begin Material supplied

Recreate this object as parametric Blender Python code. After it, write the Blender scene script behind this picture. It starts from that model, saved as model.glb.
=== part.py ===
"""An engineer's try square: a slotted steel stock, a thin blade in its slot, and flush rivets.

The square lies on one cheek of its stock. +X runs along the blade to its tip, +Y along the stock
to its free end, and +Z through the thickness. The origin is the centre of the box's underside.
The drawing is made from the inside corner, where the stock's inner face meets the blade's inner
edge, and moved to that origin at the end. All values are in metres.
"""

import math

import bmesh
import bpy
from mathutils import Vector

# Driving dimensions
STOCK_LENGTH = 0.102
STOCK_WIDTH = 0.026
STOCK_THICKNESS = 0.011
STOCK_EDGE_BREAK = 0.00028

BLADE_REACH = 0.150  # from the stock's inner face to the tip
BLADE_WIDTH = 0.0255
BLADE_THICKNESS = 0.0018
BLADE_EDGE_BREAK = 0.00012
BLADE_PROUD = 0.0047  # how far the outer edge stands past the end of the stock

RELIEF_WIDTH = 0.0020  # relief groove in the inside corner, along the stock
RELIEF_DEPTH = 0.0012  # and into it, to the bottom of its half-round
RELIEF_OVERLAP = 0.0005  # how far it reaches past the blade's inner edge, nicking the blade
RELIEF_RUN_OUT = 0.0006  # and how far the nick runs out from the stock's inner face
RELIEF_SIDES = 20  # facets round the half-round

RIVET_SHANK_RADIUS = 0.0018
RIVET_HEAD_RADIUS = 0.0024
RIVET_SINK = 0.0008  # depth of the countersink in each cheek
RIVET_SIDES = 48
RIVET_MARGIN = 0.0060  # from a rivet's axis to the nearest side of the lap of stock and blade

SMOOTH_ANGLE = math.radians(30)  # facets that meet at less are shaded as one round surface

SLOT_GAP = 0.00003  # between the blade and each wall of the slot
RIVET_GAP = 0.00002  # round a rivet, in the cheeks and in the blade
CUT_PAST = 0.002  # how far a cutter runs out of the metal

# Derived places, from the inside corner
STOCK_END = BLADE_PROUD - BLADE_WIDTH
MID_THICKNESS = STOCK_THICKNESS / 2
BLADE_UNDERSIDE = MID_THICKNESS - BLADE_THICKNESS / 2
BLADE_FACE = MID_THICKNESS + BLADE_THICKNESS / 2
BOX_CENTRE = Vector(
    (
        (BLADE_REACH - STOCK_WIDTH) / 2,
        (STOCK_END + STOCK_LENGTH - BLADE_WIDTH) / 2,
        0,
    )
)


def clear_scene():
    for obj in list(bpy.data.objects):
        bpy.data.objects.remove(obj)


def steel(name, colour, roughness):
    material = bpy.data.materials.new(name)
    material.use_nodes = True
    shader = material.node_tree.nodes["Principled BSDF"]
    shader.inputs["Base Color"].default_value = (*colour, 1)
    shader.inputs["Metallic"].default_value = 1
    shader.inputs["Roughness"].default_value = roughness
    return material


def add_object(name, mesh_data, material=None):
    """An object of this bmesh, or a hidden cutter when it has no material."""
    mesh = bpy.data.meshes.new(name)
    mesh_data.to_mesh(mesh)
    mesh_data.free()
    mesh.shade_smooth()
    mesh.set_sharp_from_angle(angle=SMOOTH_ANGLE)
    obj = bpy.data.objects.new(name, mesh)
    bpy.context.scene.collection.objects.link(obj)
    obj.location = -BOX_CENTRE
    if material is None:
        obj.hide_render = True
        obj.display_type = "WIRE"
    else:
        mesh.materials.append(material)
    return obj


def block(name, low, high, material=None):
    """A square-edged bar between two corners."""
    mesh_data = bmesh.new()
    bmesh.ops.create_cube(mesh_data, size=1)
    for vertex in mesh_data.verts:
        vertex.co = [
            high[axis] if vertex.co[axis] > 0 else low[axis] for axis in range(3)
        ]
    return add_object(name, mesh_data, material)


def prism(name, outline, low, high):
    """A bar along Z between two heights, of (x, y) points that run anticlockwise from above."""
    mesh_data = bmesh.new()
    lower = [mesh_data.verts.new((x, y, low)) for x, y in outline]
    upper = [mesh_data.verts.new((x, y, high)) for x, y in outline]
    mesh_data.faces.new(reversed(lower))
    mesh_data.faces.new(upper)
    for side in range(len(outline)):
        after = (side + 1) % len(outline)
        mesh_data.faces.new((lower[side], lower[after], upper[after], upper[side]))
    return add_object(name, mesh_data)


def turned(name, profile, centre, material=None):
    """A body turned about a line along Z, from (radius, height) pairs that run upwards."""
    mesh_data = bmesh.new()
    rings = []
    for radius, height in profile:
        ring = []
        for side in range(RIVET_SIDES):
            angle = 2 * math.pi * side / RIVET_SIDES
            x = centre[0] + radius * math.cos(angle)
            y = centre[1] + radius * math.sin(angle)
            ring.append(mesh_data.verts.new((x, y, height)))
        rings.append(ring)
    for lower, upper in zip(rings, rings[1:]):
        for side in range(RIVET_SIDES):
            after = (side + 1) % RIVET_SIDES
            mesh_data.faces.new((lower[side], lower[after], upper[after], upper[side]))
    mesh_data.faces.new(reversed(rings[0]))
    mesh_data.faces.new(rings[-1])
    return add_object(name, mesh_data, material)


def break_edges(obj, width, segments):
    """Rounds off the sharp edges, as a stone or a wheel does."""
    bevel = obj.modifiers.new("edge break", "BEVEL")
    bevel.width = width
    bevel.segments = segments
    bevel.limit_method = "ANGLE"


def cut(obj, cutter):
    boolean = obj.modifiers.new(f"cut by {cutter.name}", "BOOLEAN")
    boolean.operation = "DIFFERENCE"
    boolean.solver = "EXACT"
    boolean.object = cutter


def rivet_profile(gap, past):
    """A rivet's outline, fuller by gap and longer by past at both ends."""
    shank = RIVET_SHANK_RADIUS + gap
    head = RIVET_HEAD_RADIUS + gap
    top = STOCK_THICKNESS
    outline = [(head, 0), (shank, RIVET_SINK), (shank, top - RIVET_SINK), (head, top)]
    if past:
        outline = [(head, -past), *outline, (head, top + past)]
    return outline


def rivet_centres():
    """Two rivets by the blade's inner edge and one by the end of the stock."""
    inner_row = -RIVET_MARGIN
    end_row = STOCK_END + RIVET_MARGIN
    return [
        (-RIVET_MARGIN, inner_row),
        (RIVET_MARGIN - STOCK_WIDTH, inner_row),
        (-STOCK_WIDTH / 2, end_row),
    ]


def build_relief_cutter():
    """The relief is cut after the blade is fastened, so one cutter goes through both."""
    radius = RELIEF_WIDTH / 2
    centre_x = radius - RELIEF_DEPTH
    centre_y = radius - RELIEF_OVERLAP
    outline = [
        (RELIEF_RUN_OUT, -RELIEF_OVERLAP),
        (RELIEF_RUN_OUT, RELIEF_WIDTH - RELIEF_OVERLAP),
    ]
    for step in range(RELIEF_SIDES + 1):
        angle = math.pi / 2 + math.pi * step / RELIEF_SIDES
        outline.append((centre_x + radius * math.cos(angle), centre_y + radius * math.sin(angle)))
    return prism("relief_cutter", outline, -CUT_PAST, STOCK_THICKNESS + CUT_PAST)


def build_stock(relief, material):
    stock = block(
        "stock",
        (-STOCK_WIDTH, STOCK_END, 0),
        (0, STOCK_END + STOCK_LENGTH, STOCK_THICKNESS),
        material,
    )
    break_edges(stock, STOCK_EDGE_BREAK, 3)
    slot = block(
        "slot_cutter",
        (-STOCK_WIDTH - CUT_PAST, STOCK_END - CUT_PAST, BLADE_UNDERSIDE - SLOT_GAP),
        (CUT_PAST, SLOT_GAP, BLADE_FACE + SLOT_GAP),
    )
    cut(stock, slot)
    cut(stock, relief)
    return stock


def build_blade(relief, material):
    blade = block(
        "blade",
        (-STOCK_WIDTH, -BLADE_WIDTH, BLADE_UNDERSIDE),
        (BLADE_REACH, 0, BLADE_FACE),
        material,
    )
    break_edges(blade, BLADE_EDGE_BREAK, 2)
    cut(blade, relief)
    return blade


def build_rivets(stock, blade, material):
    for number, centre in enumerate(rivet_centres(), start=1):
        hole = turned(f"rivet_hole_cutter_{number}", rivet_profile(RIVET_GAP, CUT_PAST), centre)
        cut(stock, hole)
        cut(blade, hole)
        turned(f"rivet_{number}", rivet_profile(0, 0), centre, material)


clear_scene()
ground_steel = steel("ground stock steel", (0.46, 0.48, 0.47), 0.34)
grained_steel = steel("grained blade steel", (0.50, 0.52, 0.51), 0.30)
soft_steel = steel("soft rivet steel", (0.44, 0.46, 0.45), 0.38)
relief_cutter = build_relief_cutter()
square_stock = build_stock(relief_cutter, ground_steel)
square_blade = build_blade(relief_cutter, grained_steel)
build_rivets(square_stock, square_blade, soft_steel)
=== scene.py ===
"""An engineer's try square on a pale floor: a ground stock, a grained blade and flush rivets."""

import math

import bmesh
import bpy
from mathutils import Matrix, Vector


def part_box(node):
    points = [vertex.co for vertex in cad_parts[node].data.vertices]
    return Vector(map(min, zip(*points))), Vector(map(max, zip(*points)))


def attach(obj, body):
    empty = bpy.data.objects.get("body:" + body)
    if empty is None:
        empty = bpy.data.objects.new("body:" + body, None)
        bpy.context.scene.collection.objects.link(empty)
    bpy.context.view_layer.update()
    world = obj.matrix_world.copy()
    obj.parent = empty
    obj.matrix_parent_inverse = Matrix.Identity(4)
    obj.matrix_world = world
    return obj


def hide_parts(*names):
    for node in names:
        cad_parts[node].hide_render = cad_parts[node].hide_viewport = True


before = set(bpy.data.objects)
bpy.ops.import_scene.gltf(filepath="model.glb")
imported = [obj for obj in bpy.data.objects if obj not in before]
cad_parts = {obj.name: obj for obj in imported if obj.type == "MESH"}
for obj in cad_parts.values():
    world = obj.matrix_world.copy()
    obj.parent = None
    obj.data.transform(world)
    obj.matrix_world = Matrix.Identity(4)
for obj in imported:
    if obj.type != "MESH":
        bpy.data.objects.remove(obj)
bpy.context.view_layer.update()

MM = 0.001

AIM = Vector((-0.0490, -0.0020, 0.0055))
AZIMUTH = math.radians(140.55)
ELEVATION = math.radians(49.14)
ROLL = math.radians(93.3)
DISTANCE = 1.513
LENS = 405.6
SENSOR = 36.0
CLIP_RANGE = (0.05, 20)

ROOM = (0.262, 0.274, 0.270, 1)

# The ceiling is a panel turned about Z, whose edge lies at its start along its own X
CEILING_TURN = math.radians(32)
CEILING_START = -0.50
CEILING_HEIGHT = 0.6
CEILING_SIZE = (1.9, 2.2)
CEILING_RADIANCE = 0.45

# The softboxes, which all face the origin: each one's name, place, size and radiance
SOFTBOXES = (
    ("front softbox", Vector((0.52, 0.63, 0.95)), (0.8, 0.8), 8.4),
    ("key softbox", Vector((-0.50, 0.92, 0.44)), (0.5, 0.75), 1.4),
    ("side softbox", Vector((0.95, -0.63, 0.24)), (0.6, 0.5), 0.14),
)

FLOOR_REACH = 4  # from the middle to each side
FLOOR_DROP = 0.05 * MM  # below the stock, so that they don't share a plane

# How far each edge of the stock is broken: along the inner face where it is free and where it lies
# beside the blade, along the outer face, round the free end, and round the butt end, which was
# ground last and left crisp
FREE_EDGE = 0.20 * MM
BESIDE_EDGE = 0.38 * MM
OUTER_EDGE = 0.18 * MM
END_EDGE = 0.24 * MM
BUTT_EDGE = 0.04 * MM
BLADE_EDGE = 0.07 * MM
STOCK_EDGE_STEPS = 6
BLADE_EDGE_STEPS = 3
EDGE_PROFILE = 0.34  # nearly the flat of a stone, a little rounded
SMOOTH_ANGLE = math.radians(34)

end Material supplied
begin Material supplied

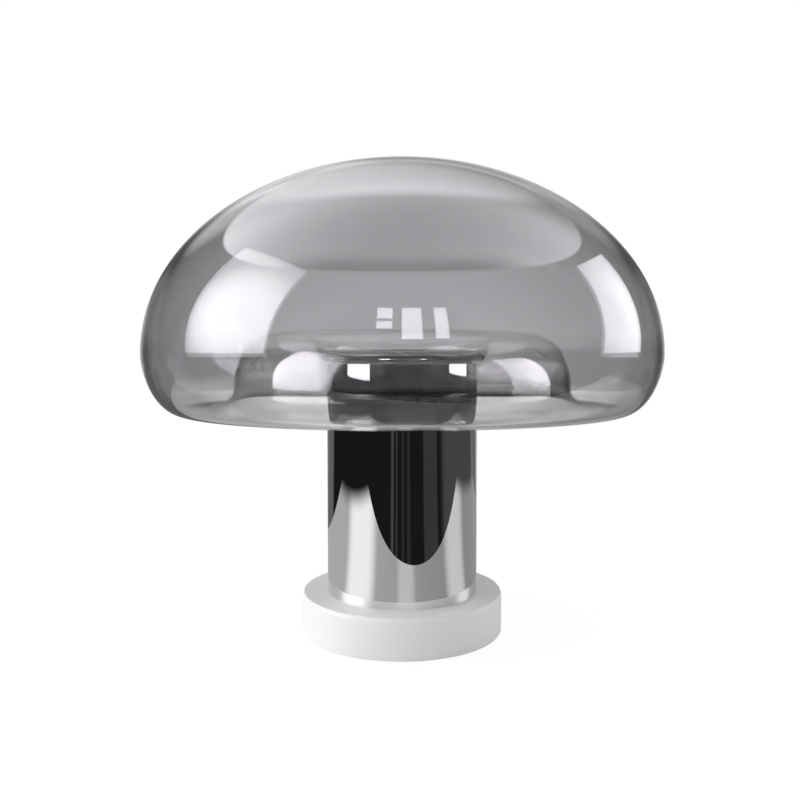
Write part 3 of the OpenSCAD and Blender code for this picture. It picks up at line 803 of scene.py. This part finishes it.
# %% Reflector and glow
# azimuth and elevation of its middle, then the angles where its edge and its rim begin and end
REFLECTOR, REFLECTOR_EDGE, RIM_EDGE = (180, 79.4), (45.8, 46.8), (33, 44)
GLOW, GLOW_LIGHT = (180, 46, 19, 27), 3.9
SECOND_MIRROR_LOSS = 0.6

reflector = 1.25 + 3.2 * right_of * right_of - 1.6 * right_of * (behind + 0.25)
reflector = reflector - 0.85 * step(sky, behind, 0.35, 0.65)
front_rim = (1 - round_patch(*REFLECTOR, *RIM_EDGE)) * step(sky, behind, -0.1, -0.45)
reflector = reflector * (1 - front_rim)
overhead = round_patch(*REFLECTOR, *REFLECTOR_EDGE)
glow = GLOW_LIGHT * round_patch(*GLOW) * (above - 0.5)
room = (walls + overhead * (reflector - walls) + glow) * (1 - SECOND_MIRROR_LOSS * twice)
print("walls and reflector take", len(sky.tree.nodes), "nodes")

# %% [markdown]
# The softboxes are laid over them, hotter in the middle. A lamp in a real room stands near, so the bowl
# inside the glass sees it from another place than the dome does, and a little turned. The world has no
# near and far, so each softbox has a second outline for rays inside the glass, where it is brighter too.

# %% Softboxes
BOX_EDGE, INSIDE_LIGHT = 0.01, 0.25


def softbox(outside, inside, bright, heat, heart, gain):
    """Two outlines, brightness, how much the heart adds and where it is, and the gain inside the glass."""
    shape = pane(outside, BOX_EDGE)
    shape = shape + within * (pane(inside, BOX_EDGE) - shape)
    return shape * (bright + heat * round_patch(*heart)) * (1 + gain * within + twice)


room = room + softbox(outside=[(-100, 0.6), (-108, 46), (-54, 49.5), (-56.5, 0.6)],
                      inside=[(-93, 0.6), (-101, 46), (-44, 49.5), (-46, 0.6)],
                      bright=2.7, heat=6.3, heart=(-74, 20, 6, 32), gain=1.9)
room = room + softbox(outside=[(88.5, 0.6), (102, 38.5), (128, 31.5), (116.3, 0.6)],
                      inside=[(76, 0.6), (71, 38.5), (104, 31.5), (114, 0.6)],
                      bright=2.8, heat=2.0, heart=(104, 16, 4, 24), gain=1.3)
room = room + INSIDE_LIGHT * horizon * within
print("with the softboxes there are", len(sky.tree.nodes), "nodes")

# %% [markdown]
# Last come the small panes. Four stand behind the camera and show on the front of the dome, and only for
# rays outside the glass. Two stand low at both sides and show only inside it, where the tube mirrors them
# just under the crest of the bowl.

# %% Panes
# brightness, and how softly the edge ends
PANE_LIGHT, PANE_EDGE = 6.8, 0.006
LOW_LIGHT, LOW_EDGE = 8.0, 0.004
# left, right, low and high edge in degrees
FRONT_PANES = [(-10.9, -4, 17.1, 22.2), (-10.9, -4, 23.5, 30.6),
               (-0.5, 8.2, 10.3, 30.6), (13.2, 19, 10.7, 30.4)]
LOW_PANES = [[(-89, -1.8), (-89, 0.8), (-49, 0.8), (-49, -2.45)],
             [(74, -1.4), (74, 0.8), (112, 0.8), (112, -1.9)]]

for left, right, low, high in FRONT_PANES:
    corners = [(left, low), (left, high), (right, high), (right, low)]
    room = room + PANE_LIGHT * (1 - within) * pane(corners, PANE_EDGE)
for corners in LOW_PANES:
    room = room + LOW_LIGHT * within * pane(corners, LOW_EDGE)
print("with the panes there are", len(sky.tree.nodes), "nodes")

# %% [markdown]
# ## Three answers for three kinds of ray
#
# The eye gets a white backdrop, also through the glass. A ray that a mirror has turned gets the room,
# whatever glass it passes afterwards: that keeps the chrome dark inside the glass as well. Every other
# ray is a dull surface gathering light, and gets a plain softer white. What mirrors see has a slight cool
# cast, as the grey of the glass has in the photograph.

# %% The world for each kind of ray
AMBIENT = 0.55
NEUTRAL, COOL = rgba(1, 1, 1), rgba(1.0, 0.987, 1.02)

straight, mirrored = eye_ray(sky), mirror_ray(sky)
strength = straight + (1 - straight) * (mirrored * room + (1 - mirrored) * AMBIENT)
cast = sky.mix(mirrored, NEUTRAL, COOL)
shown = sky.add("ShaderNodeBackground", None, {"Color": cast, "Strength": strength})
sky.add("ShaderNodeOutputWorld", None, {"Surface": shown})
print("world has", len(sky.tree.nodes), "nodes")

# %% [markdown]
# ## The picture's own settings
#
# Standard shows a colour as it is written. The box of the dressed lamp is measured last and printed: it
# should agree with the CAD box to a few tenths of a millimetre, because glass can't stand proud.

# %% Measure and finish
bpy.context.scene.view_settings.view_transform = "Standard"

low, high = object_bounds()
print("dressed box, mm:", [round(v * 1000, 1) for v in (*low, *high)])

end Material supplied
begin Material supplied

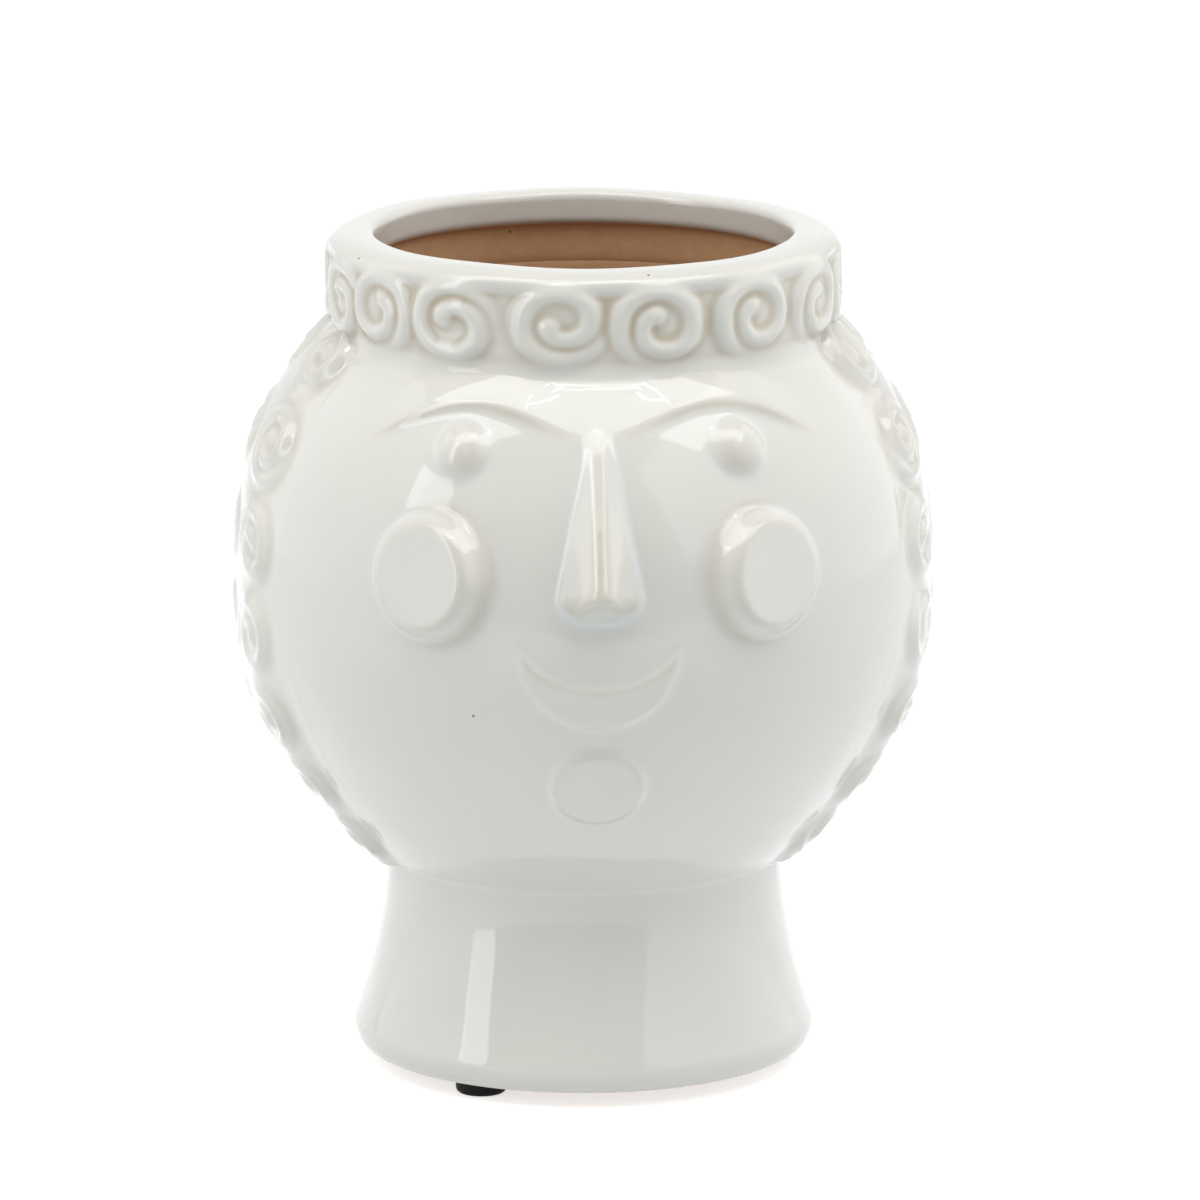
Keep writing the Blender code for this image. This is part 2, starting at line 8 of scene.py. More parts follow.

end Material supplied

(Instructions to follow)
Within the listing above, extract exactly the lines from the line with "Recreate this object" to the line with "BLADE_PROUD = 0.0047", the two named lines included, and no others.

(Result of the exercise)
Recreate this object as parametric Blender Python code. After it, write the Blender scene script behind this picture. It starts from that model, saved as model.glb.
=== part.py ===
"""An engineer's try square: a slotted steel stock, a thin blade in its slot, and flush rivets.

The square lies on one cheek of its stock. +X runs along the blade to its tip, +Y along the stock
to its free end, and +Z through the thickness. The origin is the centre of the box's underside.
The drawing is made from the inside corner, where the stock's inner face meets the blade's inner
edge, and moved to that origin at the end. All values are in metres.
"""

import math

import bmesh
import bpy
from mathutils import Vector

# Driving dimensions
STOCK_LENGTH = 0.102
STOCK_WIDTH = 0.026
STOCK_THICKNESS = 0.011
STOCK_EDGE_BREAK = 0.00028

BLADE_REACH = 0.150  # from the stock's inner face to the tip
BLADE_WIDTH = 0.0255
BLADE_THICKNESS = 0.0018
BLADE_EDGE_BREAK = 0.00012
BLADE_PROUD = 0.0047  # how far the outer edge stands past the end of the stock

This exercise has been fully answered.